No, this is a persistent myth. The mV/A/m values in AS/NZS 3008.1.1:2017 Table 42 have separate resistance (r) and reactance (x) components. As cable size increases, r decreases but x stays roughly constant (around 0.08 ohm/km). The reactive component acts as a floor that no amount of upsizing can reduce. For a 400 A, 200 m three-phase circuit at 0.95 power factor, 185 mm2 Cu gives 10.89 V drop while 240 mm2 Cu gives 8.82 V. The larger cable is still better, but the improvement is only 19% rather than the 30% the resistance reduction alone would suggest. At unity power factor the reactive term vanishes, so upsizing is always beneficial, but returns diminish rapidly above 150 mm2 where x approaches r in magnitude.

AS/NZS 3008 allows 5% voltage drop from origin to final subcircuit, but BS 7671 gives 3% for lighting and 5% for other uses. What happens when both standards apply on the same international project?

The hidden trap is in the definition of 'origin.' Under BS 7671, the origin is typically the supply terminals, excluding the supply authority's cable. Under AS/NZS 3008, the 'point of supply' includes the supply authority connection point per AS/NZS 3000 Clause 1.4.108. For a building with a 150 m submain plus a 30 m final subcircuit, AS/NZS gives a single 5% budget for the entire 180 m path. BS 7671 might split the budget as 1.5% for the submain and 1.5% for a lighting final circuit within the 3% lighting budget. A 20 A single-phase lighting circuit at 30 m using 2.5 mm2 cable gives 10.86 V (passes AS/NZS at 5%), but the same cable fails BS 7671 at 3% (allowable 6.9 V). You need 4 mm2 to comply under BS 7671.

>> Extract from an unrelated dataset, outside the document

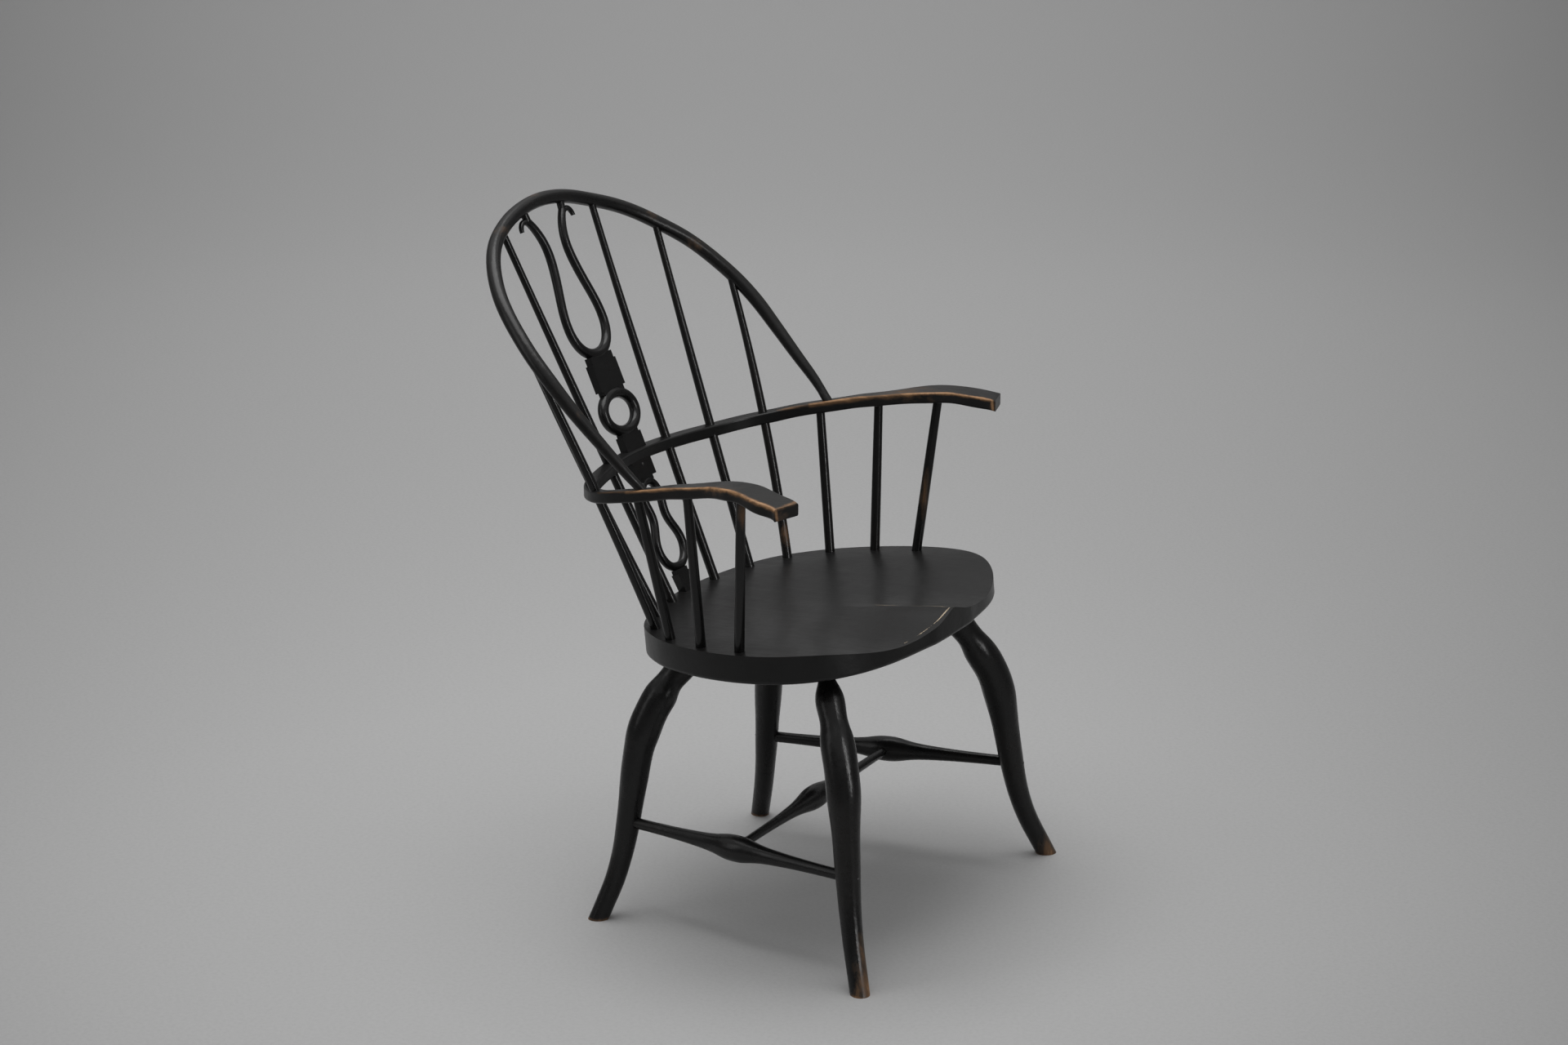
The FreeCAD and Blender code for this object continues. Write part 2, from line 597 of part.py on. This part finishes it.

Why does the voltage drop formula give incorrect results for long single-phase circuits with power-factor-corrected loads, and what adjustment is needed?

The standard mV/A/m tables assume a fixed conductor temperature (typically 75 degrees C). When a circuit carries less than its rated current, the actual temperature is lower and the resistance is lower than the tabulated value. The more subtle issue arises with power-factor-corrected loads. When capacitors correct PF from 0.8 to 0.95, the current drops to 84.2% of original, but since Vd is proportional to I x (r cos phi + x sin phi), the r cos phi term increases when cos phi rises, partially offsetting the current reduction. In a worked example with 100 A at 0.8 pf over 100 m on 35 mm2 Cu, the current drops by 15.8% after PFC but voltage drop improves by only 4.9%. For long runs where voltage drop governs, PFC at the load provides surprisingly little benefit compared to upsizing the cable.

How does the diversity factor interact with voltage drop calculations for sub-distribution boards, and why does ignoring it cause oversized mains?

Many engineers calculate voltage drop on the submain using full maximum demand and then separately calculate each final subcircuit at its individual full load, effectively double-counting the submain drop. The correct approach under AS/NZS 3008 Clause 4.3 is to determine total voltage drop from source to the most remote outlet. For a submain carrying a diversified load of 200 A, the submain voltage drop attributable to a specific 20 A lighting circuit is only 20/200 multiplied by the submain drop. Using the full 200 A submain drop plus the full 20 A subcircuit drop is conservative but can push you to unnecessarily large submain cables. IEC 60364-5-52 Annex G acknowledges this by permitting relaxation where diversity is applied. On projects with 100 m submains, this can mean the difference between 95 mm2 and 70 mm2.

At what cable length does the voltage drop constraint, rather than current capacity, start governing the cable size, and why does this crossover point shift dramatically between standards?

The crossover point is calculated directly: L_max = (Vd_allow x 1000) / (I x mV_per_A_per_m). For a 32 A single-phase circuit at 230 V using 6 mm2 Cu with BS 7671's 3% lighting limit: L_max = 29.5 m. Under AS/NZS 3008 with a 5% limit: L_max = 49.2 m. The crossover point almost doubles because of the more generous voltage drop budget. For three-phase 400 V circuits the effect is even more pronounced because the higher voltage gives a larger absolute drop allowance. A 100 A three-phase circuit using 25 mm2 Cu at 5% gives L_max = 111 m, while at 3% for lighting L_max = 66.7 m. The 2% difference between BS 7671 and AS/NZS limits matters enormously for project cable costs. On a typical 20-storey commercial building, the more restrictive BS 7671 lighting limit can add 10-15% to total cable cost for vertical risers.

Voltage Drop Calculator

Voltage drop analysis per AS/NZS 3008.1.1:2017. Select a cable size and verify voltage drop compliance.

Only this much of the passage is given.